Dutch Golden Age landscape painter

Gabriel, or Govert van der Leeuw (1645–1688), was a Dutch Golden Age landscape painter.

==Biography==
He was the brother of Pieter van der Leeuw, and they learned to paint from their father, the painter Bastiaan Govertsz van der Leeuw, who had been a pupil of Jacob Gerritsz Cuyp. As a young man he traveled to Amsterdam, where he married the sister of David van der Plas. He then set off on a 14-year journey, spending 4 years in Paris and Lyons, 2 years at the Court of Savoy in Turin, a year in Rome, and 7 years in Naples, before returning to Amsterdam.
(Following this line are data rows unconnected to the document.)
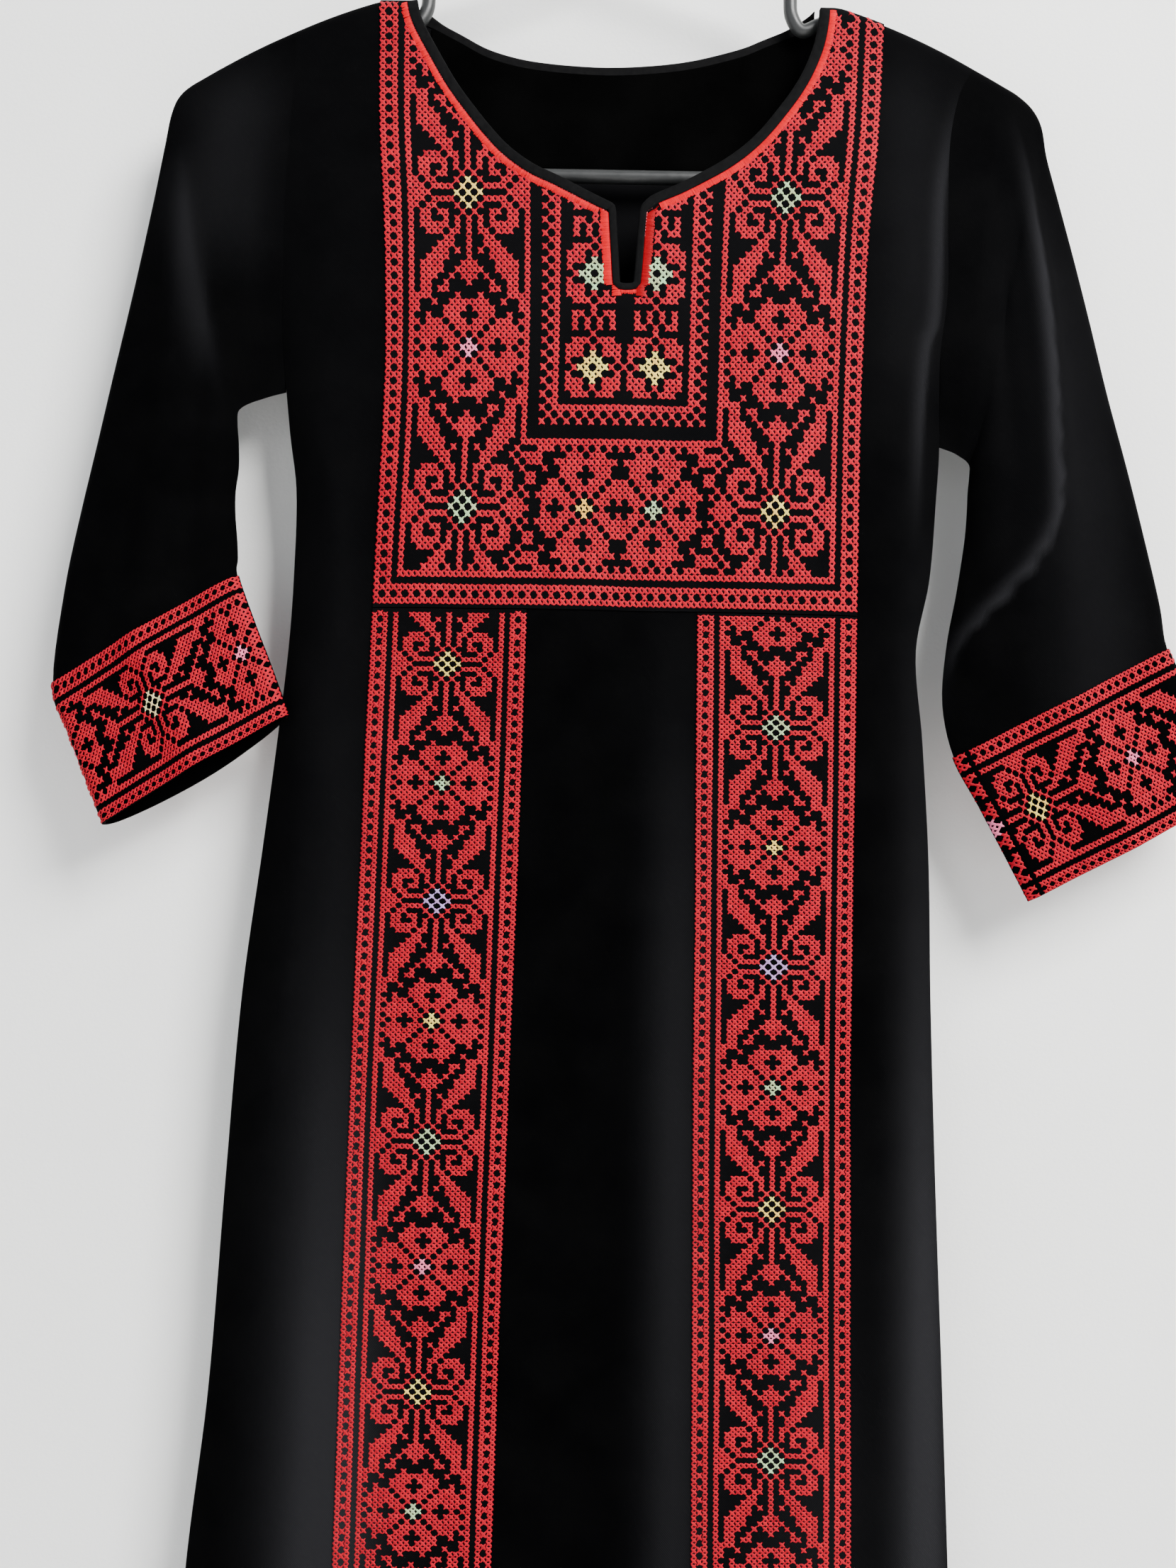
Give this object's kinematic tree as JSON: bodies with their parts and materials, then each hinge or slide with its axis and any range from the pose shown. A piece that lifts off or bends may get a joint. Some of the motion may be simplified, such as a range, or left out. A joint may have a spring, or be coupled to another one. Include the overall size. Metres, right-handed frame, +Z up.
{
  "type": "palestinian thobe dress on a coat hanger",
  "caption": "Black thobe dress with red cross-stitched chest panel, skirt bands and cuffs, hanging flat on a tubular coat hanger.",
  "frame": {"origin": "the inside top of the hanger's hook, where a rail or wall hook holds it", "axes": "+Z up along the hook's stem, +X to the viewer's right across the dress, +Y back to the wall"},
  "size_m": [0.5829, 0.0617, 1.197],
  "materials": {
    "black_crepe": "soft black crepe with a fine twill line and a faint sheen",
    "red_cross_stitch": "dense red cross-stitch on black cloth",
    "black_binding": "smooth black bias binding",
    "hanger_grey": "satin dark grey moulded plastic"
  },
  "bodies": {
    "root": {"front_body": "black_crepe", "back_body": "black_crepe", "sleeve_left": "black_crepe", "sleeve_right": "black_crepe", "chest_panel": "red_cross_stitch", "skirt_band_left": "red_cross_stitch", "skirt_band_right": "red_cross_stitch", "cuff_left": "red_cross_stitch", "cuff_right": "red_cross_stitch", "neck_binding": "black_binding", "back_neck_binding": "black_binding", "back_neck_facing": "black_crepe", "hanger": "hanger_grey"}
  },
  "joints": []
}
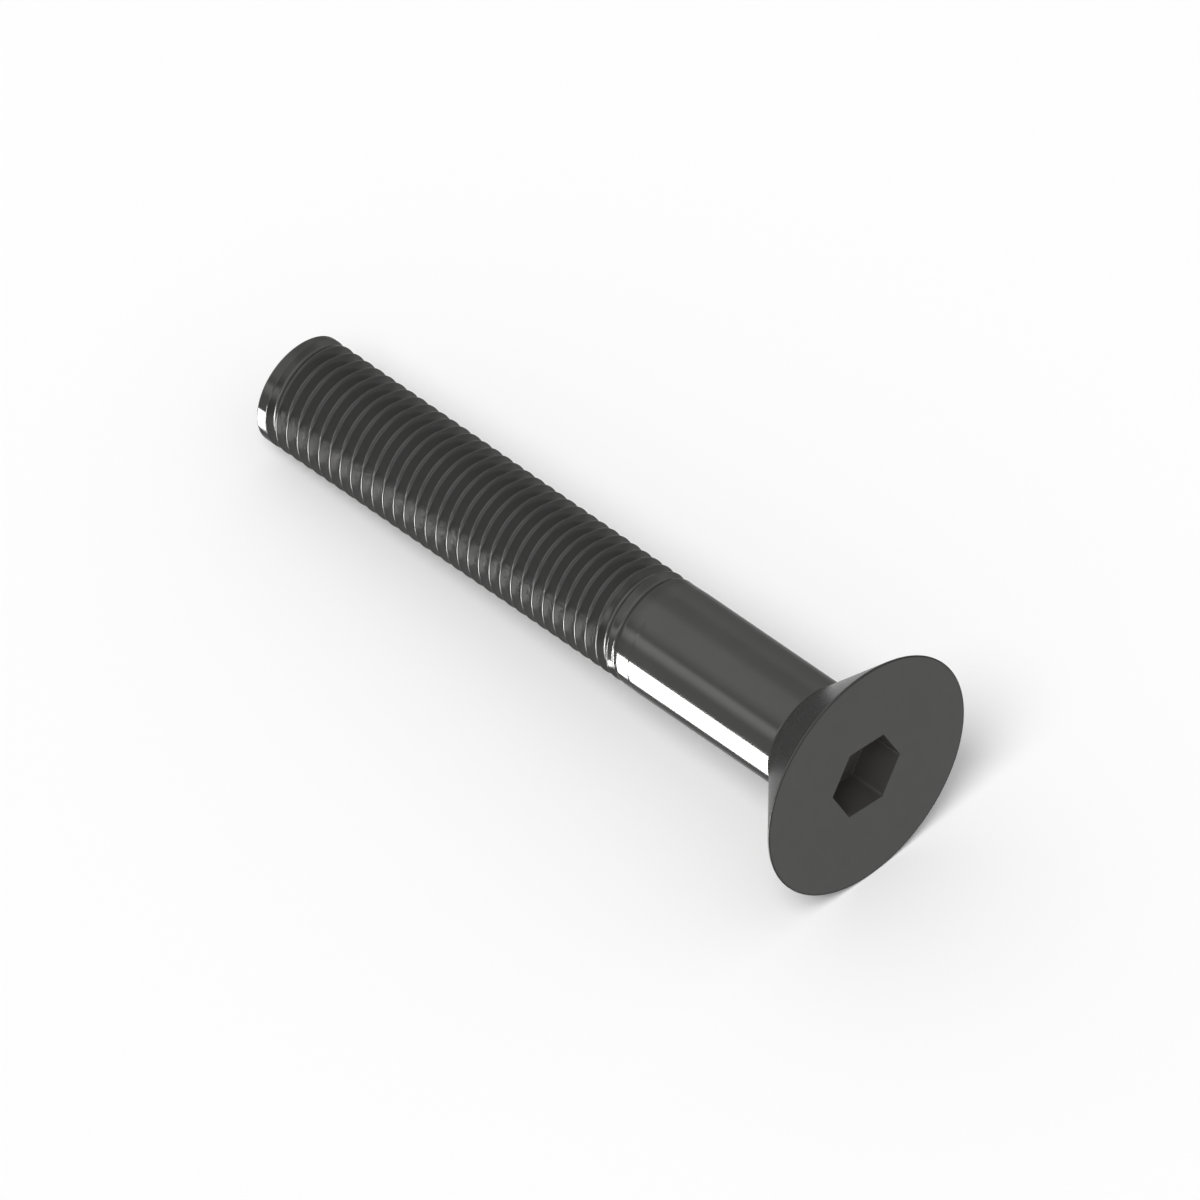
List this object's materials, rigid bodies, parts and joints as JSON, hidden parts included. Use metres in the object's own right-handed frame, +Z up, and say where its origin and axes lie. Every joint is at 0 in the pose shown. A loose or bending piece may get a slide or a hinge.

He painted landscapes in the manner of Johann Heinrich Roos and Giovanni Benedetto Castiglione. He was planning another journey south, and had stopped to see his mother in Dordrecht on the way, when he unexpectedly died.

According to the RKD, he was registered in the Amsterdam workshop of his cousin, the painter Nicolaes Pietersz. Berchem in 1651, and in 1672, he attended the funeral of his nephew, Nicolaes Berchem II, in Paris. He was influenced not only by Roos and Castiglione, but also by Pieter Mulier II and Luca Giordano. He signed his works 'gvd leeu' or in Italy, 'G De Leone'. The RKD claims he married in 1684, not before he started his journey, as Houbraken claimed.